Yesterday I posted a little about Mount Shasta. Mount Shasta is in northern California. At something like the opposite end of North America, at the very north-east tip of Canada, there is a mountain range called the Torngat Mountains.
More than just being at the opposite end of North America, the Torngat Mountains are opposite Mount Shasta in another way as well.
Mount Shasta is part of the whole northern California scene. People take vacations there. Corporations sponsor retreats there. Even people like UFO buffs make pilgrimages there. Mount Shasta isn’t just part of civilization, legend has it that the mountain is a fountainhead of civilization, carried over through some great catastrophe from the ancient past.

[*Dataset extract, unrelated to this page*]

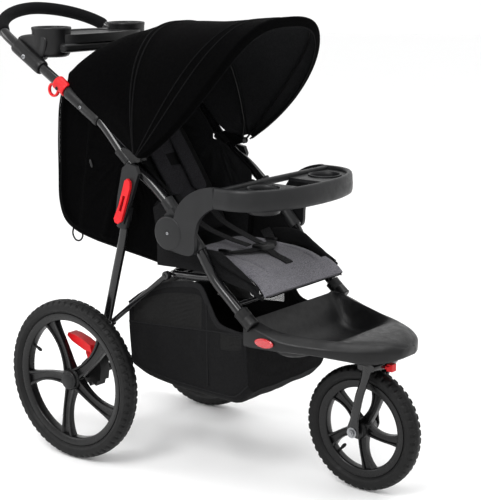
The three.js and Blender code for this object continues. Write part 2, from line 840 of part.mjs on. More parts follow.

The Torngat Mountains are on the Atlantic coast, far north and almost impossible to visit. They are wild. More than just being outside civilization, they have witnessed civilization come and go.
In the Nineteenth Century, there were settlements just south of the Torngat Mountains. Inuit people. Christian missionaries. Outposts of the local government. But over time the conditions were found to be so harsh, maintaining supply lines so difficult, that one by one the settlements relocated farther south. The area returned to the wild, reclaimed by polar bears, wolves, caribou and other wildlife of the tundra.
The Torngat Mountains saw civilization approach, over-reach itself and withdraw.
A little more than a decade ago newlyweds George Van Sickle and Stephanie White sailed a small, seventeen foot open boat [!] north along the coast of Labrador and visited the Torngat Mountains. They spent almost two months on the journey. During that time they didn’t see even one other sailboat.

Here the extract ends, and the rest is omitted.